Data Transmission and Packets

Questions and Answers

Which of the following is NOT a typical component of a data packet?

• Payload
• Header
• Footer (correct)
• Trailer

In packet switching, what determines the route a packet takes through the network?

• A pre-determined, fixed route established at the start of the communication
• The destination IP address and network congestion (correct)
• The order in which the packets are transmitted
• The size of the packet

Which data transmission method allows for simultaneous communication in both directions?

• Serial
• Half-duplex
• Simplex
• Full-duplex (correct)

Why is serial data transmission preferred over parallel data transmission for long distances?

Parallel transmission is more susceptible to data skewing and interference over long distances (B)

What is the purpose of Cyclic Redundancy Checks (CRCs) in data transmission?

To detect errors in the transmitted data (A)

In data transmission, what is the primary purpose of 'hopping'?

To prevent packets from endlessly looping in a network (D)

A system transmits data using even parity.

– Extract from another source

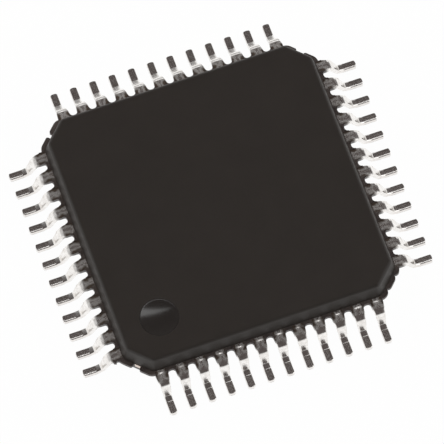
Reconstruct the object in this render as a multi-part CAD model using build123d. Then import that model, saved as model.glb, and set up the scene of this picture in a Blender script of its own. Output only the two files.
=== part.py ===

Which of the following received bytes indicates a probable error?

11111111 (A)

Which type of error is a check digit most effective at detecting?

Human errors during data entry (B)

In Automatic Repeat Request (ARQ), what happens if the sender does not receive an acknowledgment within a specified time?

The sender re-sends the data (C)

What is the main drawback of symmetric encryption compared to asymmetric encryption?

Symmetric encryption requires secure exchange of the key. (A)

Flashcards

What is packetizing?

The process of breaking down data into smaller units for transmission.

What is a packet header?

Contains destination, packet number, and originator's address, guiding the path for reassembly.

What is serial data transmission?

A method of transmitting data one bit at a time over a single channel.

What is parallel data transmission?

A method of transmitting multiple bits simultaneously over separate channels.

What is Simplex transmission?

Data flows in one direction only, like a one-way street

What is half-duplex transmission?

Data flows in both directions, but only one direction at a time.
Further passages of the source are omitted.